───── Given data ─────

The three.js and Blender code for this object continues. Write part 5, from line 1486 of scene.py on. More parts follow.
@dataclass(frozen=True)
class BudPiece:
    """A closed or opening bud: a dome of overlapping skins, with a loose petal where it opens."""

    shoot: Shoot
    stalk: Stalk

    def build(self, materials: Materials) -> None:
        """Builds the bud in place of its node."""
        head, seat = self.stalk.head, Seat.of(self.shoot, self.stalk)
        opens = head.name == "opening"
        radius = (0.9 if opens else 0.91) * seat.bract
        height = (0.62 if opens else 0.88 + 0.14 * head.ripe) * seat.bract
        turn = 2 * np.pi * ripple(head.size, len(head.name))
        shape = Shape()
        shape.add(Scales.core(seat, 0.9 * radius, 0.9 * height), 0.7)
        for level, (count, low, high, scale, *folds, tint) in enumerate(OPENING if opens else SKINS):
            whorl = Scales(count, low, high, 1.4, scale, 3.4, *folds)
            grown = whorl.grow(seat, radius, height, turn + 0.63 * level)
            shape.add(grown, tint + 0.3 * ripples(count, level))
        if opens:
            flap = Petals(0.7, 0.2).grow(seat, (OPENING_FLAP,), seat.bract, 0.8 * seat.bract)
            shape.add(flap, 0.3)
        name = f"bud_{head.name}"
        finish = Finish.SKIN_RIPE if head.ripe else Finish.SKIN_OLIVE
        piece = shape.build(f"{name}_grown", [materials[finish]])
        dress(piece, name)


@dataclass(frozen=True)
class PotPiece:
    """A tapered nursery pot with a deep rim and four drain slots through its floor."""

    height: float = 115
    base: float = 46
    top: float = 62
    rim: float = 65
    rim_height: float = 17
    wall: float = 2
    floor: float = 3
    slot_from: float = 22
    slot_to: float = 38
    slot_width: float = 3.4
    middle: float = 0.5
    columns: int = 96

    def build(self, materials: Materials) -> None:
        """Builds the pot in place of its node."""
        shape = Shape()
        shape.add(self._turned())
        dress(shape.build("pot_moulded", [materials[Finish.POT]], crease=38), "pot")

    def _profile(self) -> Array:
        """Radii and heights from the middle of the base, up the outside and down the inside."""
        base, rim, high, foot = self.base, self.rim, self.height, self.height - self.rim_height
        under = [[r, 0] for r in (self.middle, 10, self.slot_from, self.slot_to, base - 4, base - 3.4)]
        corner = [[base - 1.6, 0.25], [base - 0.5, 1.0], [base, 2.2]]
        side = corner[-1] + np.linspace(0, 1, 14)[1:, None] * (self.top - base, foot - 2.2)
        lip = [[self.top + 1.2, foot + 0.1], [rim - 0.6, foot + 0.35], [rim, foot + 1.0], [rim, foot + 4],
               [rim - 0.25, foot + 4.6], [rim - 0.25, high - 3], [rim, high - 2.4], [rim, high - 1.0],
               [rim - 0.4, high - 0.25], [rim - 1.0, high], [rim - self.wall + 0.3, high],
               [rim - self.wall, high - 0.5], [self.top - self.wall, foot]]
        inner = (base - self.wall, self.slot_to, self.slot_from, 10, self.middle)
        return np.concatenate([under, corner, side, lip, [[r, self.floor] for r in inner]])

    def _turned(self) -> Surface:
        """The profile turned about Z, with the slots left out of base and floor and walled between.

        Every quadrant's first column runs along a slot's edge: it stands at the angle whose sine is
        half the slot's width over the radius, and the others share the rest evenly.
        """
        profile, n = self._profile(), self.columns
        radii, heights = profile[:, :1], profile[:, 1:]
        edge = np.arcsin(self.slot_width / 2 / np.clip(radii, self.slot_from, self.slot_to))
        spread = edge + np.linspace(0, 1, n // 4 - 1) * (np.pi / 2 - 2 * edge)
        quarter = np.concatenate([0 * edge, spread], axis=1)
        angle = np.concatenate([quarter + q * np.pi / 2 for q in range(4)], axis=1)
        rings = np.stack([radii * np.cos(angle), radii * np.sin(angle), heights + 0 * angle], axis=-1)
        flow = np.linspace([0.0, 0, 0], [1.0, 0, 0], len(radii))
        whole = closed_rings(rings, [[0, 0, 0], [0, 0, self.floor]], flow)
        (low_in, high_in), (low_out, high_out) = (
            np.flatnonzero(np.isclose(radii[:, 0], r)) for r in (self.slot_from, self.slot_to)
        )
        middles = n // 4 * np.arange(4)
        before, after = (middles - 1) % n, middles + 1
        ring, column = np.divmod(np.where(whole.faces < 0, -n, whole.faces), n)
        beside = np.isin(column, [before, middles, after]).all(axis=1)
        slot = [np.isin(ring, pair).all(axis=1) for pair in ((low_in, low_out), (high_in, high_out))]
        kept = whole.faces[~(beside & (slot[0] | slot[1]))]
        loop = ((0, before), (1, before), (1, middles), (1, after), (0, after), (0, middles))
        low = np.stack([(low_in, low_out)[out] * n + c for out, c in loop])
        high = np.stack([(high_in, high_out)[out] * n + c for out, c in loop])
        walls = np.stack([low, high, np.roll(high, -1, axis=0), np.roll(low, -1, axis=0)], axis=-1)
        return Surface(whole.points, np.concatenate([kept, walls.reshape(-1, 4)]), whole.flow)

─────

Objective: From the opening line of the data above through the line that contains "closed or opening", please print each line as it stands and only those lines.

Answer for the task:
The three.js and Blender code for this object continues. Write part 5, from line 1486 of scene.py on. More parts follow.
@dataclass(frozen=True)
class BudPiece:
    """A closed or opening bud: a dome of overlapping skins, with a loose petal where it opens."""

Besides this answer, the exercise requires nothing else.